Recorded data:

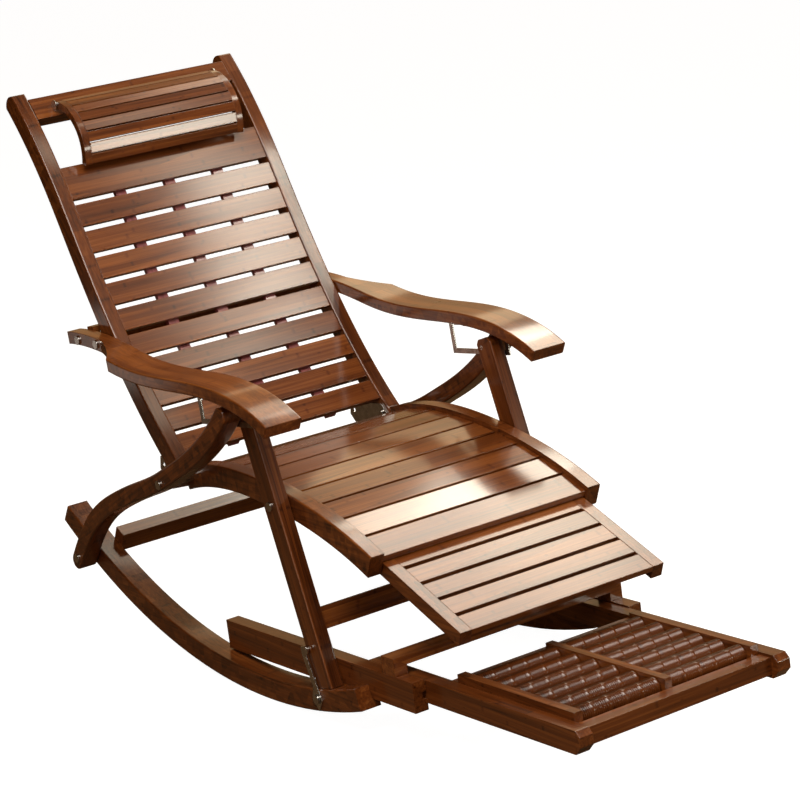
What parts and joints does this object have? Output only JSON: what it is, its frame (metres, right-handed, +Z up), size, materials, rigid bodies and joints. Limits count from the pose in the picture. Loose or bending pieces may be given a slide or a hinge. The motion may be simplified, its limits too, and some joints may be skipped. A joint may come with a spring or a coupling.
{
  "type": "bamboo folding recliner",
  "caption": "Bamboo rocking recliner with slatted seat and back, curved arms, flip-over headrest, pull-out leg rest and sliding roller foot massage frame.",
  "frame": {"origin": "middle of the part's outline in plan, at floor height under the rockers", "axes": "+X across to the viewer's right, seen from in front of the chair, +Y from the leg rest to the back rest, +Z up"},
  "size_m": [0.6004, 1.4746, 0.9655],
  "materials": {
    "bamboo": "dark red-brown laminated bamboo under clear gloss varnish",
    "dark_bamboo": "reddish laminated bamboo battens",
    "steel": "bright plated steel hardware"
  },
  "bodies": {
    "base": {"rocker_left": "bamboo", "rocker_right": "bamboo", "guide_board_left": "bamboo", "guide_board_right": "bamboo", "rear_stretcher": "bamboo", "front_stretcher": "bamboo", "rocker_bolts": "steel", "hook_studs": "steel"},
    "legs": {"leg_left": "bamboo", "leg_right": "bamboo", "leg_stretcher": "bamboo", "adjuster_pins": "steel", "hook_screws": "steel"},
    "braces": {"brace_left": "bamboo", "brace_right": "bamboo"},
    "seat": {"seat_rail_left": "bamboo", "seat_rail_right": "bamboo", "seat_slats": "bamboo", "seat_bolts": "steel", "hinge_brackets": "steel"},
    "back": {"back_rail_left": "bamboo", "back_rail_right": "bamboo", "back_slats": "bamboo", "top_rail": "bamboo", "back_battens": "dark_bamboo", "back_bolts": "steel", "headrest_hinges": "steel"},
    "headrest": {"headrest_ends": "bamboo", "headrest_slats": "bamboo"},
    "arms": {"arm_left": "bamboo", "arm_right": "bamboo", "arm_crossbar": "bamboo", "tail_bolts": "steel", "adjuster_racks": "steel"},
    "bail_left": {"bail_left": "steel"},
    "bail_right": {"bail_right": "steel"},
    "hook_left": {"hook_left": "steel"},
    "hook_right": {"hook_right": "steel"},
    "leg_rest": {"leg_rest_rails": "bamboo", "leg_rest_slats": "bamboo", "leg_rest_runner": "bamboo"},
    "massage_frame": {"massage_rail_left": "bamboo", "massage_rail_right": "bamboo", "massage_front_bar": "bamboo", "massage_rear_bar": "bamboo", "roller_bars": "bamboo", "roller_divider": "bamboo", "roller_axles": "steel"},
    "roller_left_1": {"roller_left_1": "bamboo"},
    "roller_left_2": {"roller_left_2": "bamboo"},
    "roller_left_3": {"roller_left_3": "bamboo"},
    "roller_left_4": {"roller_left_4": "bamboo"},
    "roller_left_5": {"roller_left_5": "bamboo"},
    "roller_left_6": {"roller_left_6": "bamboo"},
    "roller_right_1": {"roller_right_1": "bamboo"},
    "roller_right_2": {"roller_right_2": "bamboo"},
    "roller_right_3": {"roller_right_3": "bamboo"},
    "roller_right_4": {"roller_right_4": "bamboo"},
    "roller_right_5": {"roller_right_5": "bamboo"},
    "roller_right_6": {"roller_right_6": "bamboo"}
  },
  "joints": [
    {"name": "fold", "type": "hinge", "parent": "base", "child": "braces", "pos_m": [0, 0.58612, 0.14677], "axis": [1, 0, 0], "range_deg": [0, 12]},
    {"name": "seat_fold", "type": "hinge", "parent": "braces", "child": "seat", "pos_m": [0, 0.24592, 0.34461], "axis": [1, 0, 0], "range_deg": [-26.41, 0]},
    {"name": "leg_fold", "type": "hinge", "parent": "seat", "child": "legs", "pos_m": [0, -0.04131, 0.34941], "axis": [1, 0, 0], "range_deg": [-28.81, 0]},
    {"name": "recline", "type": "hinge", "parent": "seat", "child": "back", "pos_m": [0, 0.29705, 0.34294], "axis": [1, 0, 0], "range_deg": [0, 25]},
    {"name": "arm_swing", "type": "hinge", "parent": "back", "child": "arms", "pos_m": [0, 0.46814, 0.5513], "axis": [1, 0, 0], "range_deg": [-16.26, 0]},
    {"name": "headrest_flip", "type": "hinge", "parent": "back", "child": "headrest", "pos_m": [0, 0.67554, 0.94125], "axis": [1, 0, 0], "range_deg": [-140, 0]},
    {"name": "leg_rest_slide", "type": "slide", "parent": "seat", "child": "leg_rest", "axis": [0, 0.9683, 0.2498], "range_m": [0, 0.194]},
    {"name": "massage_slide", "type": "slide", "parent": "base", "child": "massage_frame", "axis": [0, 0.9995, -0.0311], "range_m": [0, 0.32]},
    {"name": "bail_swing_left", "type": "hinge", "parent": "arms", "child": "bail_left", "pos_m": [0, 0.13641, 0.51785], "axis": [1, 0, 0], "range_deg": [0, 45.01]},
    {"name": "hook_turn_left", "type": "hinge", "parent": "base", "child": "hook_left", "pos_m": [0, -0.1201, 0.03922], "axis": [1, 0, 0], "range_deg": [-70, 0]},
    {"name": "bail_swing_right", "type": "hinge", "parent": "arms", "child": "bail_right", "pos_m": [0, 0.13641, 0.51785], "axis": [1, 0, 0], "range_deg": [0, 45.01]},
    {"name": "hook_turn_right", "type": "hinge", "parent": "base", "child": "hook_right", "pos_m": [0, -0.1201, 0.03922], "axis": [1, 0, 0], "range_deg": [-70, 0]},
    {"name": "roller_left_1_spin", "type": "hinge", "parent": "massage_frame", "child": "roller_left_1", "pos_m": [0, -0.67142, 0.11789], "axis": [1, 0, 0], "continuous": true},
    {"name": "roller_left_2_spin", "type": "hinge", "parent": "massage_frame", "child": "roller_left_2", "pos_m": [0, -0.62355, 0.1164], "axis": [1, 0, 0], "continuous": true},
    {"name": "roller_left_3_spin", "type": "hinge", "parent": "massage_frame", "child": "roller_left_3", "pos_m": [0, -0.57567, 0.11491], "axis": [1, 0, 0], "continuous": true},
    {"name": "roller_left_4_spin", "type": "hinge", "parent": "massage_frame", "child": "roller_left_4", "pos_m": [0, -0.52779, 0.11342], "axis": [1, 0, 0], "continuous": true},
    {"name": "roller_left_5_spin", "type": "hinge", "parent": "massage_frame", "child": "roller_left_5", "pos_m": [0, -0.47992, 0.11194], "axis": [1, 0, 0], "continuous": true},
    {"name": "roller_left_6_spin", "type": "hinge", "parent": "massage_frame", "child": "roller_left_6", "pos_m": [0, -0.43204, 0.11045], "axis": [1, 0, 0], "continuous": true},
    {"name": "roller_right_1_spin", "type": "hinge", "parent": "massage_frame", "child": "roller_right_1", "pos_m": [0, -0.67142, 0.11789], "axis": [1, 0, 0], "continuous": true},
    {"name": "roller_right_2_spin", "type": "hinge", "parent": "massage_frame", "child": "roller_right_2", "pos_m": [0, -0.62355, 0.1164], "axis": [1, 0, 0], "continuous": true},
    {"name": "roller_right_3_spin", "type": "hinge", "parent": "massage_frame", "child": "roller_right_3", "pos_m": [0, -0.57567, 0.11491], "axis": [1, 0, 0], "continuous": true},
    {"name": "roller_right_4_spin", "type": "hinge", "parent": "massage_frame", "child": "roller_right_4", "pos_m": [0, -0.52779, 0.11342], "axis": [1, 0, 0], "continuous": true},
    {"name": "roller_right_5_spin", "type": "hinge", "parent": "massage_frame", "child": "roller_right_5", "pos_m": [0, -0.47992, 0.11194], "axis": [1, 0, 0], "continuous": true},
    {"name": "roller_right_6_spin", "type": "hinge", "parent": "massage_frame", "child": "roller_right_6", "pos_m": [0, -0.43204, 0.11045], "axis": [1, 0, 0], "continuous": true}
  ],
  "couplings": [
    {"joint": "seat_fold", "follows": "fold", "ratio": -2.2},
    {"joint": "leg_fold", "follows": "fold", "ratio": -2.4},
    {"joint": "arm_swing", "follows": "recline", "ratio": -0.65},
    {"joint": "bail_swing_left", "follows": "fold", "ratio": 3.75},
    {"joint": "bail_swing_right", "follows": "fold", "ratio": 3.75}
  ]
}
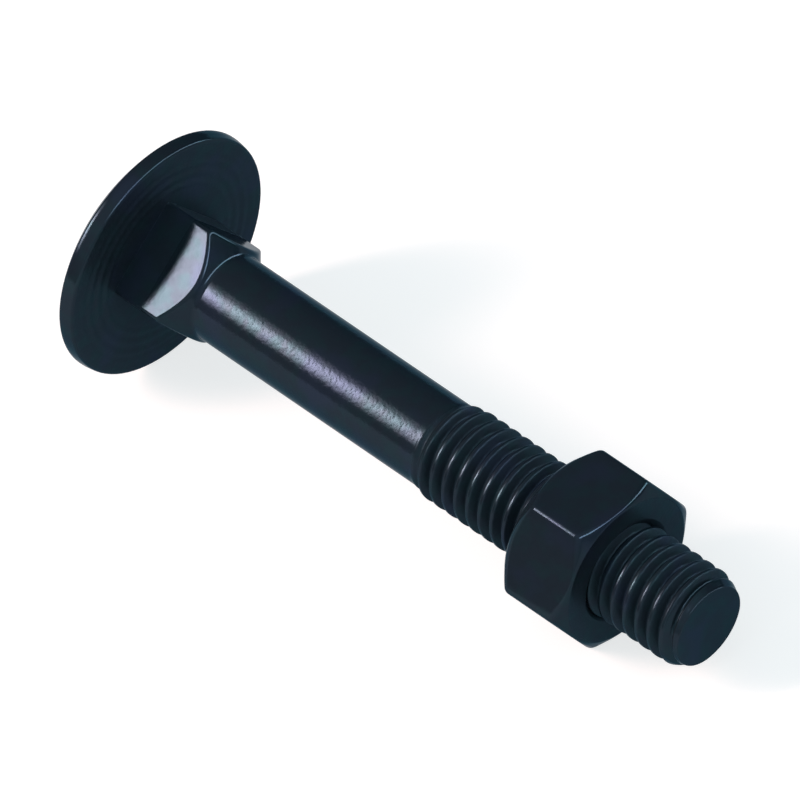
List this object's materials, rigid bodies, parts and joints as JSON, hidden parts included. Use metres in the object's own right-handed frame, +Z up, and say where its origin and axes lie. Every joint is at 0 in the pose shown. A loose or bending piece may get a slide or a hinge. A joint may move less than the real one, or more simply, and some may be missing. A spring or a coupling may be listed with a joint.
{
  "type": "carriage bolt",
  "caption": "Carriage bolt with a shallow domed head, square neck, plain shank and threaded end, a hexagon nut run onto its thread, lying as it comes to rest.",
  "frame": {"origin": "on the floor the bolt lies on, under the middle of its whole length", "axes": "+X along the bolt towards its tip, +Z up; the bolt's own axis dips 4.6 degrees below +X, because it lies on the edge of its head and on a flat of its nut"},
  "size_m": [0.0614, 0.0206, 0.0205],
  "materials": {
    "bolt_black": "gloss",
    "nut_black": "gloss"
  },
  "bodies": {
    "bolt": {"bolt": "bolt_black"},
    "nut": {"hex_nut": "nut_black"}
  },
  "joints": [
    {"name": "nut_travel", "type": "slide", "parent": "bolt", "child": "nut", "axis": [0.9968, 0, -0.0799], "range_m": [-0.01, 0.0175]}
  ]
}
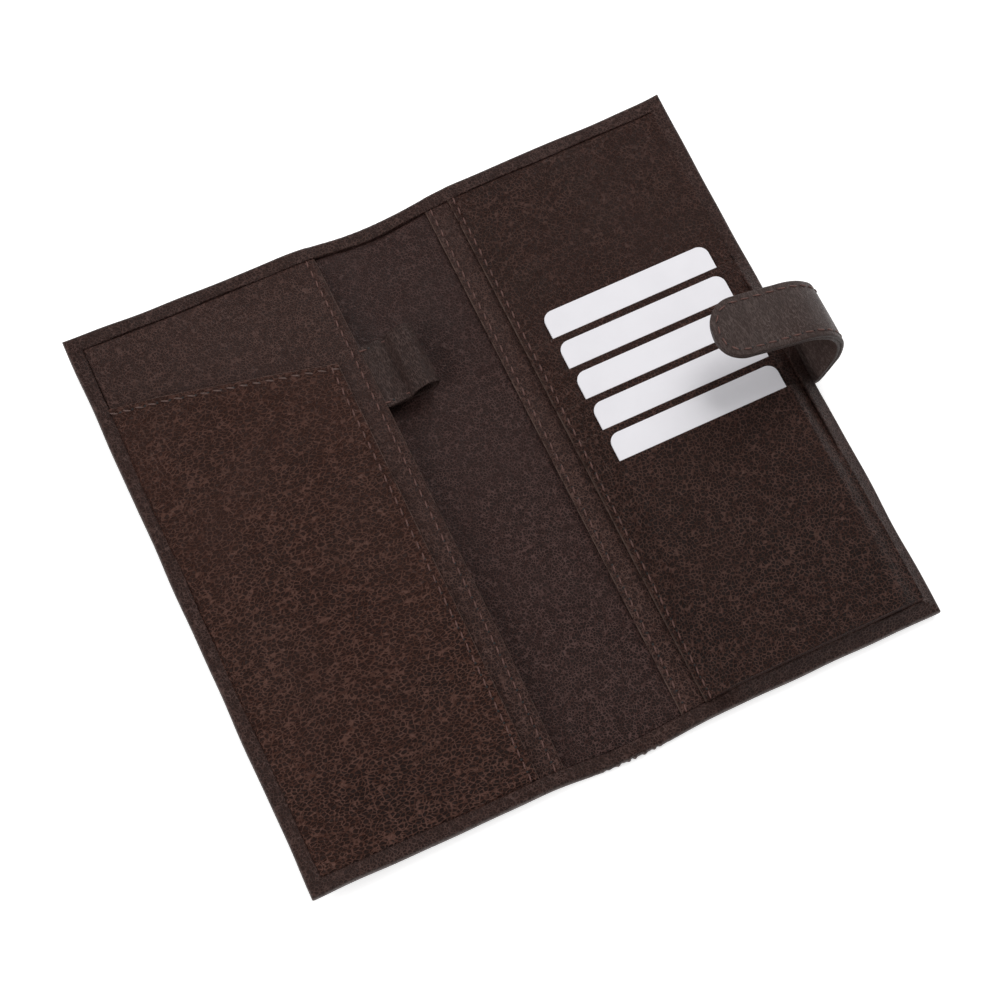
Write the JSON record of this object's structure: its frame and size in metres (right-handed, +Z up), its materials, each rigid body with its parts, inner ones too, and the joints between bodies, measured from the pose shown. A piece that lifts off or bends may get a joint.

Your instructions:
Find the line with "List this object's" in the listing above, then write out that line and each remaining line exactly, with no other text.

Written solution:
List this object's materials, rigid bodies, parts and joints as JSON, hidden parts included. Use metres in the object's own right-handed frame, +Z up, and say where its origin and axes lie. Every joint is at 0 in the pose shown. A loose or bending piece may get a slide or a hinge. A joint may move less than the real one, or more simply, and some may be missing. A spring or a coupling may be listed with a joint.
{
  "type": "carriage bolt",
  "caption": "Carriage bolt with a shallow domed head, square neck, plain shank and threaded end, a hexagon nut run onto its thread, lying as it comes to rest.",
  "frame": {"origin": "on the floor the bolt lies on, under the middle of its whole length", "axes": "+X along the bolt towards its tip, +Z up; the bolt's own axis dips 4.6 degrees below +X, because it lies on the edge of its head and on a flat of its nut"},
  "size_m": [0.0614, 0.0206, 0.0205],
  "materials": {
    "bolt_black": "gloss",
    "nut_black": "gloss"
  },
  "bodies": {
    "bolt": {"bolt": "bolt_black"},
    "nut": {"hex_nut": "nut_black"}
  },
  "joints": [
    {"name": "nut_travel", "type": "slide", "parent": "bolt", "child": "nut", "axis": [0.9968, 0, -0.0799], "range_m": [-0.01, 0.0175]}
  ]
}
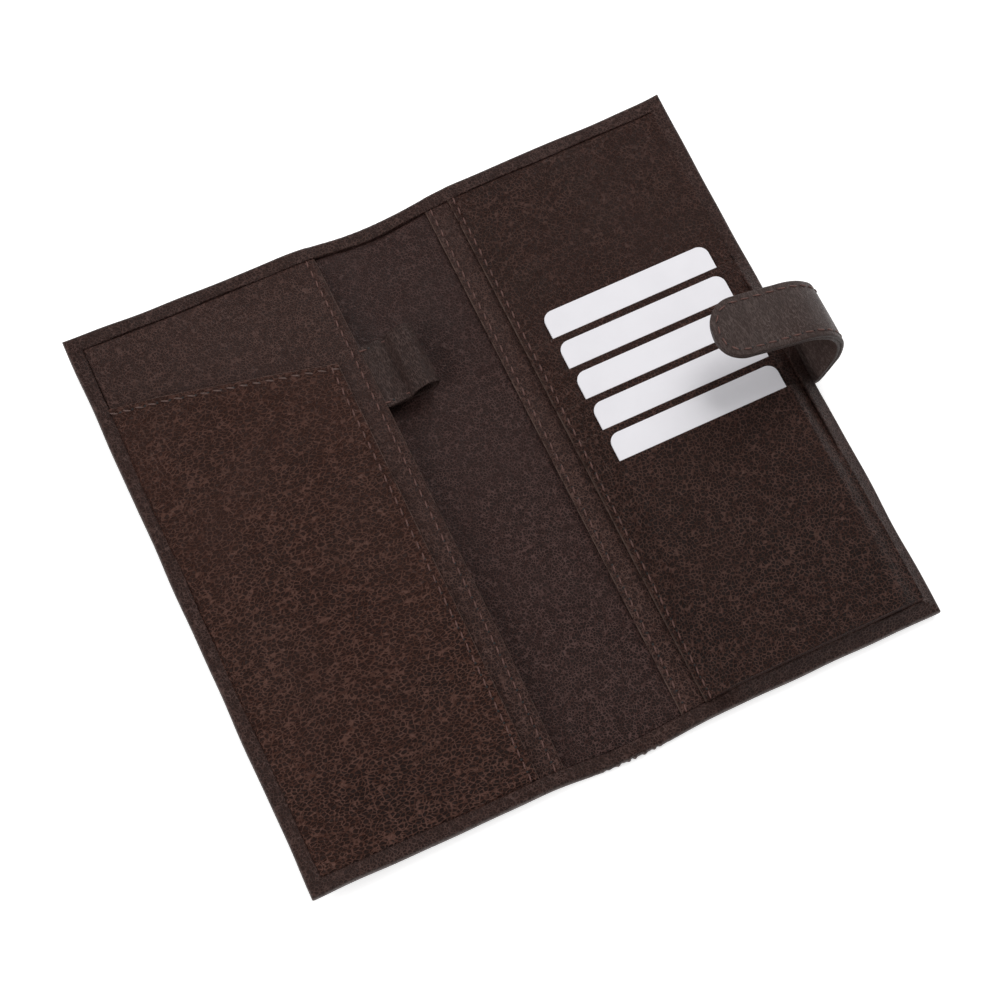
Write the JSON record of this object's structure: its frame and size in metres (right-handed, +Z up), its materials, each rigid body with its parts, inner ones too, and the joints between bodies, measured from the pose shown. A piece that lifts off or bends may get a joint.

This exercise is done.